Oh -- and one more thing -- cmhl, as for the link you were talking about... (*whispered* could you send it to me, please?)

Cynthia Bostwick said...

I used to post my poems on a poetry site where the whole idea was you were supposed to post poems and review others. I found that three (count 'em, three) people actually did review them. The rest were mostly :
"Nice poem, thanks for sharing." Or
"I don't get what you are trying to say here, maybe you could try rhyme next time." (Actually, that just slipped in there, I should run back there and send that to the jerk who said that--see? I CAN rhyme! HA!)
Then I learned that I would get these reviews, worthless or not so, because the more reviews you posted the quicker you earned actualy awards and titles, like "Poet Laureate." I found I had to leave the site, becasue I really didn't want to say what I really thought about most of the poems there, because it would be too, well, mean.

Your blog, however, is very funny. Sometimes I think you use too many words, but then that's what lawyers are trained to do. Besides, look who's talking.

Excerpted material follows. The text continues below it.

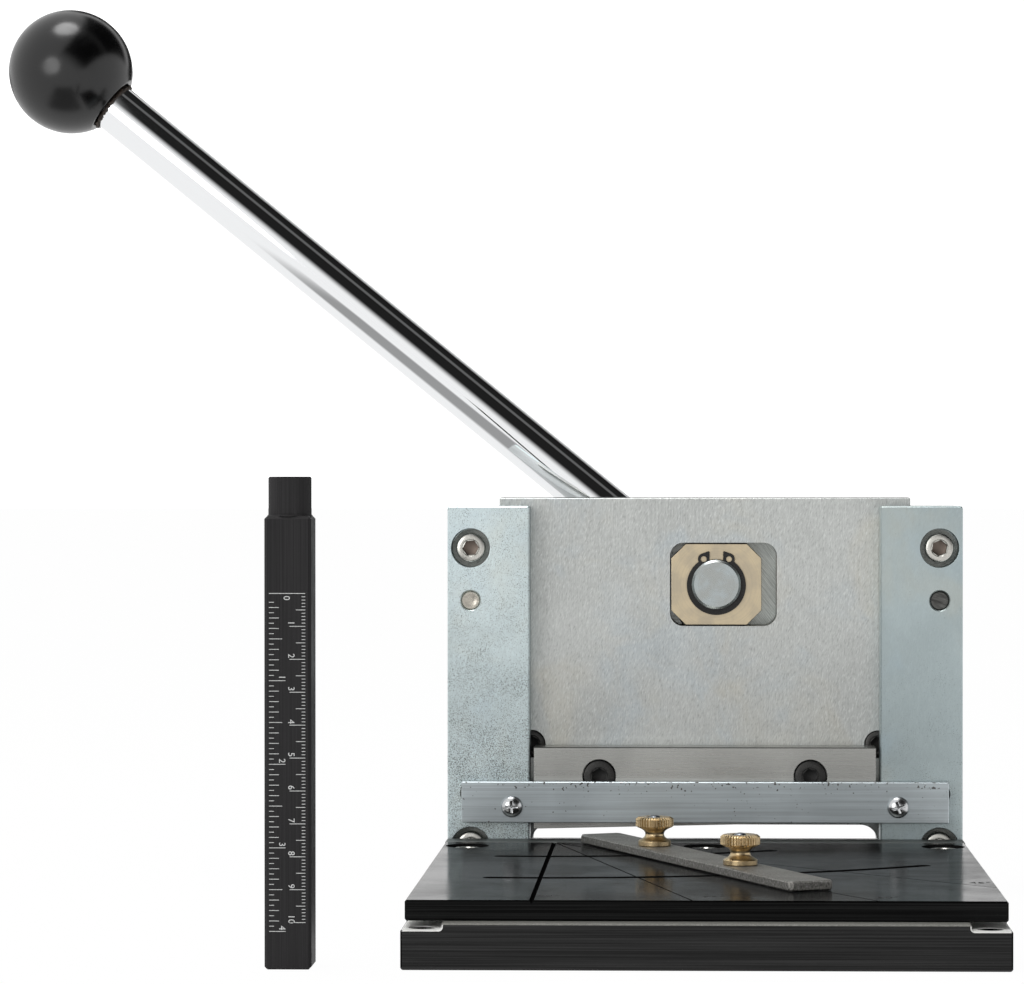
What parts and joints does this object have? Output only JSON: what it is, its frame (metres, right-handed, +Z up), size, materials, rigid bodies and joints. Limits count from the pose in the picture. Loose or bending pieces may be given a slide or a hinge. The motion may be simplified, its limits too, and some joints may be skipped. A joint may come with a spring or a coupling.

Maybe you could try offering rewards, like little medals with your likeness (NOT Kermit's.) Or you could offer to send one of your kids over to shovel snow in return for valid comments.

But, really, one other thing? Why does the anti-spam series of letters always end with "fu?" I sort of take it as your own very secure way of commenting on the comments left here.

Where fibers meet mud said...

Loved the idea of posting resume on front door and then complaining about no job offers... I sadly know several people like this...

you definitely have the pulse on reality!

Mimi Lenox said...

I found your blog via Empress Bee who sent an email yesterday about the Peace Globe effort. I will definitely come back to read more. I like your humor and down-to-earth style. Interesting discussion on why we blog. The best part for me has been finding my own voice and being forced to write daily. Meeting fabulously talented and diverse people from around the world has enhanced my quality of life and caused me to pause and ponder more than once. Of course, I'd love to find a publisher but that is not the essence of my blog addiction. (If you don't believe me, check out doctoranonymous.blogspot.com. He started Bloggers Anonymous!) Just wanted to say thank you for commenting to Bee about the Peace Globe and I hope you will toss that ball through the blogosphere. Have a great day!

Anonymous said...

I'll confess this is my first time visitng your blog, even though I've seen links to it a lot of my personal favorites. I wish I hadn't waited so long.

I like the way you compare blogging to the old Vaudeville stage. I can see from my site meter that I've had quite a few heads of lettuce thrown at me. Ah well.. I'll keep going for the few who stick around. :)

I like comments, too. Who doesn't??? Especially when it's not on the most recent post. (No, that wasn't a hint.)